Over the last ten years a new frontier of capitalism has been opened up by our self-appointed disrupters, one where it is okay to dig up and monetize every bit of private mindshare. And very often this proceeds by the auctioning off of public space; it is made available to private interests who then install means for appropriating our attention. When you go through airport security, there are advertisements on the bottoms of the bins that you place your belongings in. Who decided to pimp them out like that? If my attention is a resource, and it is, then the only sensible way to understand this is as a transfer of wealth. It is an invisible one, but the cumulative effects are very real, and a proper topic for political reflection. Maybe for political action too.
BD: And people who want to guard their inner life are forced into themselves. It forces you to put a book in front of your face.
MC: Right, that's one of the hidden costs. What's lost is the space for sociability in our public spaces. Like you say, we're driven into ourselves with sort of an arms race between private attention technologies versus the public ones.

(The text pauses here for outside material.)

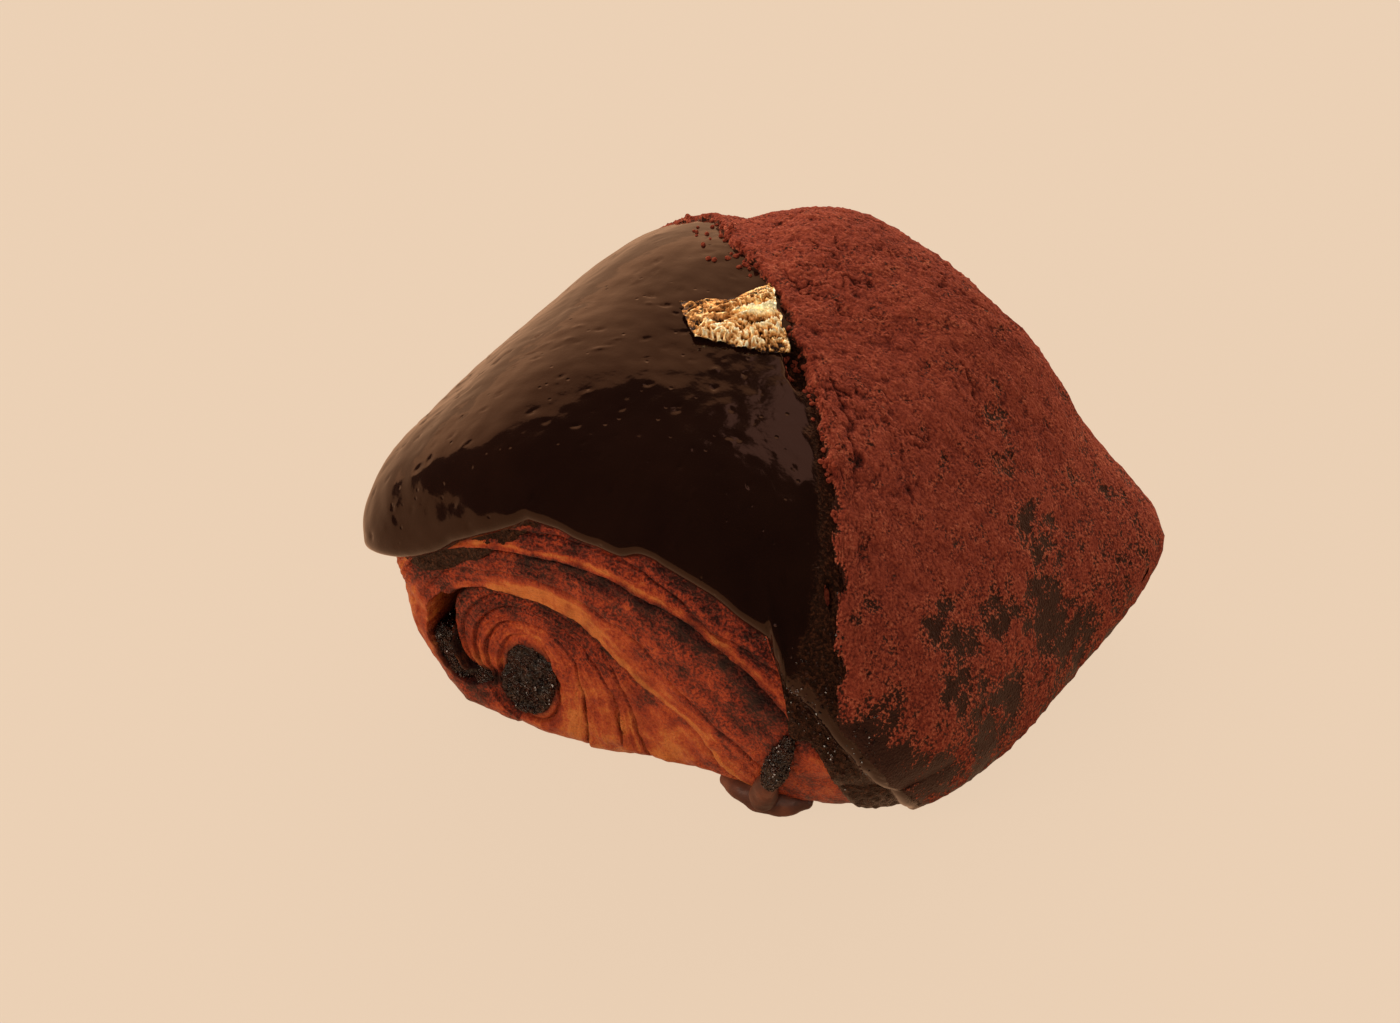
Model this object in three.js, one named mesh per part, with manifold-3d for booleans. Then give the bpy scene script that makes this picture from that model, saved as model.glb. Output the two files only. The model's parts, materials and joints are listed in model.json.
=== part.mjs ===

Of course there's another solution. If you have the means you can go to the business class lounge which in some countries like France is silent, there's just nothing. That's what makes it so incredibly luxurious. When you think about the fact that it's the marketing executives in the business lounge who are using that silence to think — to come up with their brilliant schemes which will then determine the character of the peon lounge — you begin to see this in a political light. When some people treat the minds of other people as a resource, to be harvested by mechanized means, this is not "creating wealth," as its apologists like to say. It is a transfer of wealth.